Soccer is now the number one participation sport in Canada with over 700,000 children and youth playing the game across the country. Next to gymnastics, it’s probably one of the best activities for developing children’s all-round movement skills and physical literacy. Just make sure that you find a program that follows the FUNdamentals guidelines of the Long-Term Athlete Development (LTAD) pathway for soccer at this age.
Play different sports
Resist the temptation to let your child specialize in one activity at this age. Research has shown that children shouldn’t specialize until their teens for most sports. Instead encourage your child to try different sports and activities to discover different interests and learn different skills. Summer camps and spring break camps provide excellent opportunities to try different things with minimal commitment of time and money. And don’t forget non-traditional sports like rock climbing and skateboarding, or martial arts and dance!

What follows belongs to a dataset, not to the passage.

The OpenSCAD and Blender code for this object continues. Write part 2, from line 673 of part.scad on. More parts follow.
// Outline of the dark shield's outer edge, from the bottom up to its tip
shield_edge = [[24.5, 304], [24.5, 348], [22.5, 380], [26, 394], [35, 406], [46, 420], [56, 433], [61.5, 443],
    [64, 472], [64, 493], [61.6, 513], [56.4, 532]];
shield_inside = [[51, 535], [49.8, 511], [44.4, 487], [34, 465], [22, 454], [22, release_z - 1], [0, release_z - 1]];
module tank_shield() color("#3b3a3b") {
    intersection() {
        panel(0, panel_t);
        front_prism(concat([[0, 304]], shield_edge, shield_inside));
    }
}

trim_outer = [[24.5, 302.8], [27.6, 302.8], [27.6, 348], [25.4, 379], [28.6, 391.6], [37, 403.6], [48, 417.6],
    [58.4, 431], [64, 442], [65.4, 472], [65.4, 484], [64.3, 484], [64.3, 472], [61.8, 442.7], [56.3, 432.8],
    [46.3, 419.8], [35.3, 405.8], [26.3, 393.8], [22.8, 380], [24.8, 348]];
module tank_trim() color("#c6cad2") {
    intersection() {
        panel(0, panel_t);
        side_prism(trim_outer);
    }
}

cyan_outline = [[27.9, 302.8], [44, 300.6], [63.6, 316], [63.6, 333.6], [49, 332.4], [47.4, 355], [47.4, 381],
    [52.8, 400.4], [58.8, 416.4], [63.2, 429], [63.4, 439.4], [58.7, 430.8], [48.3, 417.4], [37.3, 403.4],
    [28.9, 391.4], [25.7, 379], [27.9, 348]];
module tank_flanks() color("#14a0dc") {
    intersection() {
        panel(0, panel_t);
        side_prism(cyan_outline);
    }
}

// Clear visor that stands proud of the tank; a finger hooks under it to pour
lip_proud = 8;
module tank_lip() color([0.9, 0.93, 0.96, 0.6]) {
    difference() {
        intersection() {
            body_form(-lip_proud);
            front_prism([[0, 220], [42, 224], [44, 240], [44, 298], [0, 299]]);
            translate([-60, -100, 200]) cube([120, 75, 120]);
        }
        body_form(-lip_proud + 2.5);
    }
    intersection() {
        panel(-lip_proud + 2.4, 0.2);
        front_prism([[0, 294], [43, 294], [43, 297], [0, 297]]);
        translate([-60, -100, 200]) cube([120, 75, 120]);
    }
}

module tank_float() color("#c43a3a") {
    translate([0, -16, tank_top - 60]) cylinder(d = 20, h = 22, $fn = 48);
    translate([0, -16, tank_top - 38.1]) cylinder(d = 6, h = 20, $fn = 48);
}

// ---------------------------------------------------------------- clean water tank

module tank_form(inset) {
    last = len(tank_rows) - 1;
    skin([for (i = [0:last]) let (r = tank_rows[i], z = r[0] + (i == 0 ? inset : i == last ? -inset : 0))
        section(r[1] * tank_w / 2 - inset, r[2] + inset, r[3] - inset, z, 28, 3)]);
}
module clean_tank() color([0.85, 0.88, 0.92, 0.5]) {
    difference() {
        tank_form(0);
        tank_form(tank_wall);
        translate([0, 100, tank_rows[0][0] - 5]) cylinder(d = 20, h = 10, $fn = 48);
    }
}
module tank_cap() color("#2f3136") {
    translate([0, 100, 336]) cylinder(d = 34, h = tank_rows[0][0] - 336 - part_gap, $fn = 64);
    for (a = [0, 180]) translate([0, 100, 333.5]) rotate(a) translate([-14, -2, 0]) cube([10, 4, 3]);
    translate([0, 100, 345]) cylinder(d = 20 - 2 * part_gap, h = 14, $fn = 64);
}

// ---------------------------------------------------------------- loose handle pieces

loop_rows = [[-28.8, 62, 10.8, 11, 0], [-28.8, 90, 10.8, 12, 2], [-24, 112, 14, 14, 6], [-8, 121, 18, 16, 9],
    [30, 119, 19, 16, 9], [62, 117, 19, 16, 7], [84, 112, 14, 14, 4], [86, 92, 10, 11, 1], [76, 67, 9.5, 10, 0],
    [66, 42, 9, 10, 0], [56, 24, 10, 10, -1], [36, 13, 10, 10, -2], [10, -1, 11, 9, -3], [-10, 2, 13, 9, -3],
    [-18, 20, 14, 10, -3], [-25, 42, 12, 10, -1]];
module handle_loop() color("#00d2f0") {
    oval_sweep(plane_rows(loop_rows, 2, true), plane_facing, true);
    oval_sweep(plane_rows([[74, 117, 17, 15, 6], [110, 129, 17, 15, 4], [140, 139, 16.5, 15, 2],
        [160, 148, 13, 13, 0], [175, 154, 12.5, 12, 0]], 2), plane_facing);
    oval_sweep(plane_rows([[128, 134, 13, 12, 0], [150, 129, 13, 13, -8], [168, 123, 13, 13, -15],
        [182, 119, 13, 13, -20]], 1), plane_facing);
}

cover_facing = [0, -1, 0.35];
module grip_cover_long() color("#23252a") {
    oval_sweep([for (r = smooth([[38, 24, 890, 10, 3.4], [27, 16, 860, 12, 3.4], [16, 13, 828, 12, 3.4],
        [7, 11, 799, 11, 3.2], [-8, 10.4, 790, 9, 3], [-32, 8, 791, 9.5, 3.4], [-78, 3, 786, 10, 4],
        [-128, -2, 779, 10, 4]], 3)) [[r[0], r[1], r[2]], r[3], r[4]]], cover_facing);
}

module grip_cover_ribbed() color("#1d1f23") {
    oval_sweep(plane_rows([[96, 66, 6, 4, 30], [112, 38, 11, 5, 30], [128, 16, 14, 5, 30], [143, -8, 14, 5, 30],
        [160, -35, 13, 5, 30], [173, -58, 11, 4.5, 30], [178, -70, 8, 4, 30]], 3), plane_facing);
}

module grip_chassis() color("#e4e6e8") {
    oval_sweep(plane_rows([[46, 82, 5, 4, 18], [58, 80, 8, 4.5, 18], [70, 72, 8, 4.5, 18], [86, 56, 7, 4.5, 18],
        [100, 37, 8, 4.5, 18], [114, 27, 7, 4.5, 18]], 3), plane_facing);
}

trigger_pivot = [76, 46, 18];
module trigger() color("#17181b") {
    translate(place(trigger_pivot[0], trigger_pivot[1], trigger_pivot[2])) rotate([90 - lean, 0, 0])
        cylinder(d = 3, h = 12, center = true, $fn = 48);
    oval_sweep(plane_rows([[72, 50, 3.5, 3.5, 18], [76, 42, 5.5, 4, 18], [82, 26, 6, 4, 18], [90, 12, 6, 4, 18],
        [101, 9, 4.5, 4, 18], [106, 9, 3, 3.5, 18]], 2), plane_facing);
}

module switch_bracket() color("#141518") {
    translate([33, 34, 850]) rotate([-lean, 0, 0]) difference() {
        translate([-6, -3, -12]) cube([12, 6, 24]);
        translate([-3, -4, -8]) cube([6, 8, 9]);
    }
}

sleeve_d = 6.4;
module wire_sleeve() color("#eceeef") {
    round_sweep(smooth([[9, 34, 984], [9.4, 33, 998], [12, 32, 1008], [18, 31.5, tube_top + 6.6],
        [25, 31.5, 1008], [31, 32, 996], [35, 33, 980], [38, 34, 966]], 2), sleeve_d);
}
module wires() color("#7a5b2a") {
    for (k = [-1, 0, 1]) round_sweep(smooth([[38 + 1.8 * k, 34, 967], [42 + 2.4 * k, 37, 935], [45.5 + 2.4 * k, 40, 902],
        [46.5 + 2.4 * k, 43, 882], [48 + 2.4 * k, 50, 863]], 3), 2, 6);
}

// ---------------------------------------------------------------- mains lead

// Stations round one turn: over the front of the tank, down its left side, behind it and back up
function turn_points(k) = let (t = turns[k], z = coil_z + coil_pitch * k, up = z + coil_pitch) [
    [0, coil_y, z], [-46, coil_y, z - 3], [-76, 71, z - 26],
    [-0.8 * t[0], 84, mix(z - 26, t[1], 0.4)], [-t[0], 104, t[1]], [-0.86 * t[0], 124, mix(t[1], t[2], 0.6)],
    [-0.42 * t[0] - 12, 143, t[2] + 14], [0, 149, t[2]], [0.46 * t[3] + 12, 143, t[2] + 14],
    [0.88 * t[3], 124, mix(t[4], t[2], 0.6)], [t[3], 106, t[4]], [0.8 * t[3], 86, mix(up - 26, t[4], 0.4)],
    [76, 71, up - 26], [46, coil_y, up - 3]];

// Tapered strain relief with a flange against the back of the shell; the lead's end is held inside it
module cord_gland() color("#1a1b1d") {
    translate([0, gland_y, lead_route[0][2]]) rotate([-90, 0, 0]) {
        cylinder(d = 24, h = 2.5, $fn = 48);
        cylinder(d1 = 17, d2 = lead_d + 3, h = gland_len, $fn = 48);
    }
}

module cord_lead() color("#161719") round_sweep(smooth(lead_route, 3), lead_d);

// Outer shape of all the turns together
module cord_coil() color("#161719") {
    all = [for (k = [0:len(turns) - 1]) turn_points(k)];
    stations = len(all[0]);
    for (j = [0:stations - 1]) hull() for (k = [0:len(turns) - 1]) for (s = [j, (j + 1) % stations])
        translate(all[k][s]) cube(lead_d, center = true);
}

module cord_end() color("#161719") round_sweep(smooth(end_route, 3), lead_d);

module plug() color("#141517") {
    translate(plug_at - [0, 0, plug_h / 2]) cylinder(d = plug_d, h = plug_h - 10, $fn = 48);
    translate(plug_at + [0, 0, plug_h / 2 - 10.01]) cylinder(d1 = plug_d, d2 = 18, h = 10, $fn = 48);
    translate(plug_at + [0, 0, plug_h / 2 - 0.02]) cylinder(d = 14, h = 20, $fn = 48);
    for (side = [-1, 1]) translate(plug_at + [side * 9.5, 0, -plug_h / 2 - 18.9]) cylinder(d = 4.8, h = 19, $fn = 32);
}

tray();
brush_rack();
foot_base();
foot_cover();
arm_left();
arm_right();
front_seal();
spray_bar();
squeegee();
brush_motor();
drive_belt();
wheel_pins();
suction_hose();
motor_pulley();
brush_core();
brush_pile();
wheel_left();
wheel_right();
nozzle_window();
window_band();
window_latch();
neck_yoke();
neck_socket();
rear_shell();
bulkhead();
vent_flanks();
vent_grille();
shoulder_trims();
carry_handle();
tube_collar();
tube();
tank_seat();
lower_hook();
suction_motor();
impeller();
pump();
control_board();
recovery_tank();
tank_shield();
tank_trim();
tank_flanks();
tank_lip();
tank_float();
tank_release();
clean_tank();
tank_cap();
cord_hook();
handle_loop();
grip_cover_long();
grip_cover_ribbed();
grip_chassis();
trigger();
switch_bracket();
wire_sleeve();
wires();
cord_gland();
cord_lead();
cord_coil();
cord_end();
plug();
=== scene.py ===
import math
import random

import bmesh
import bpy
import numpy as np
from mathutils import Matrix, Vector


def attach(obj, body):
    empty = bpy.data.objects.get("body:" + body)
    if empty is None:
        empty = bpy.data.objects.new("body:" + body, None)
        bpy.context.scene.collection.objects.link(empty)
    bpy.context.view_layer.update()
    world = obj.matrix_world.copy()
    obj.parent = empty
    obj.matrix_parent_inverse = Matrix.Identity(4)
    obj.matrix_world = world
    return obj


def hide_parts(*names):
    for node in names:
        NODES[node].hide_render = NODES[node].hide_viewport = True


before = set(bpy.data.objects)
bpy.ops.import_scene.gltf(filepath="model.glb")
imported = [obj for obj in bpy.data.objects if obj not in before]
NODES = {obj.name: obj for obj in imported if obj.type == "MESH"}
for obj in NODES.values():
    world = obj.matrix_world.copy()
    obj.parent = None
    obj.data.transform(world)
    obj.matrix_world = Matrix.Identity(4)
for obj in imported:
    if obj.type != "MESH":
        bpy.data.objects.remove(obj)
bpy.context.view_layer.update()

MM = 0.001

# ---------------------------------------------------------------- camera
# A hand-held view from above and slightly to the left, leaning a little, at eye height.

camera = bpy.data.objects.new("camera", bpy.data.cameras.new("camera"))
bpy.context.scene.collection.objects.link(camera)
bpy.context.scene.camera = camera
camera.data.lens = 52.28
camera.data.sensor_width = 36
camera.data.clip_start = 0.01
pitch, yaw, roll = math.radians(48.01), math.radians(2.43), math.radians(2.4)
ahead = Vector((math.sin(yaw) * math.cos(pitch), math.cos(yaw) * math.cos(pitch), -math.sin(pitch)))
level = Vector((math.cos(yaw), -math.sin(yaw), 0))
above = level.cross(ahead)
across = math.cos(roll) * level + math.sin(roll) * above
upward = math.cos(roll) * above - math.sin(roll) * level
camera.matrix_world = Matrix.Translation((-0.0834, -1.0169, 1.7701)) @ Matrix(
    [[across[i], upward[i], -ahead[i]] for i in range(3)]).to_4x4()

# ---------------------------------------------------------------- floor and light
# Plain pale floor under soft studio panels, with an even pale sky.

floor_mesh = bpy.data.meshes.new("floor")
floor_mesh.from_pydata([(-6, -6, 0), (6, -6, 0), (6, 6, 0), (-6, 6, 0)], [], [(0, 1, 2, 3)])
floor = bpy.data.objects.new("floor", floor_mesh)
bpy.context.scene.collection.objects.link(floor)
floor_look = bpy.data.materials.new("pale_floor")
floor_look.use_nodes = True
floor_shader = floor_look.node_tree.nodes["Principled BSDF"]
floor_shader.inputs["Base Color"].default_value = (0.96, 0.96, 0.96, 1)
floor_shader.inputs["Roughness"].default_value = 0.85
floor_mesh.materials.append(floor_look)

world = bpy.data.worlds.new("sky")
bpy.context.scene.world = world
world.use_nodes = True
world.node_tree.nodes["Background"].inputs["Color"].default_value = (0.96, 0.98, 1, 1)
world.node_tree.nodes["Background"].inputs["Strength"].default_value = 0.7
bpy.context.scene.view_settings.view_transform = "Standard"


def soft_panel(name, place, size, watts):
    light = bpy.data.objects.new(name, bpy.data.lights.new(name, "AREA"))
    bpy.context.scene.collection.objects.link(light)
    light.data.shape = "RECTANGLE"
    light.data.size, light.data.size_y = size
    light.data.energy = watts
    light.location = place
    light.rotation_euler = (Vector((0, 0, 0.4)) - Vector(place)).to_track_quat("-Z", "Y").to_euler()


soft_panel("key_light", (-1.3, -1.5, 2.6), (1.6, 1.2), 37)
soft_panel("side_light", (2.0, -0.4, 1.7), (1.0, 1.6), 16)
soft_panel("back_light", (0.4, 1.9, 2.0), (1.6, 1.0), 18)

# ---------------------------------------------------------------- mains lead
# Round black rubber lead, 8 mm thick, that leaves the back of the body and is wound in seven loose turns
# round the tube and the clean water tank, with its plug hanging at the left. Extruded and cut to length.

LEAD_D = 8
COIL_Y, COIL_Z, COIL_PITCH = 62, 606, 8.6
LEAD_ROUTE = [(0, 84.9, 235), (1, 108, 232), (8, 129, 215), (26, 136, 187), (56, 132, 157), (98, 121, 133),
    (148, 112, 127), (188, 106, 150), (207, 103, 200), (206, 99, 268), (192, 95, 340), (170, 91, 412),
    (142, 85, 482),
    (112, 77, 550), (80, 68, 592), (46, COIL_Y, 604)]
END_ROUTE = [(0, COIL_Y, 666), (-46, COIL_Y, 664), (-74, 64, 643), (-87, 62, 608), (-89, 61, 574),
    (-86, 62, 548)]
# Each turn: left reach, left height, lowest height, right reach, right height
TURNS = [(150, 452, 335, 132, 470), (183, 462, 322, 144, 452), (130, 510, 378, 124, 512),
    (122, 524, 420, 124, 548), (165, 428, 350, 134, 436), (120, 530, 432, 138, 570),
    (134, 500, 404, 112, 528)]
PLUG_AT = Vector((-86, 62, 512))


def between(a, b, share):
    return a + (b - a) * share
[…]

It’s also important for your child to learn how to be active year-round. Help your child to explore different winter activities whenever possible, such as skating, skiing, snowboarding, snowshoeing, and tobogganing.
Age 10-12 years
By age 10, your child’s selection of sports and activities should be entirely about their interests and preferences, rather than those of the various adults in their lives such as coaches, teachers, and parents. If your child has tried a variety of activities and sports prior to their tenth birthday, they’ve probably started to show a preference for two or three of them. If you can manage it as a family, try to support them in two or three sports and activities through the year. By the time they’re 13 or 14 years old, they can start to think about specializing in one of them if necessary.
By giving your child a good foundation in diverse movement skills and activities, you’re giving them the best chance of staying active as kids and teens.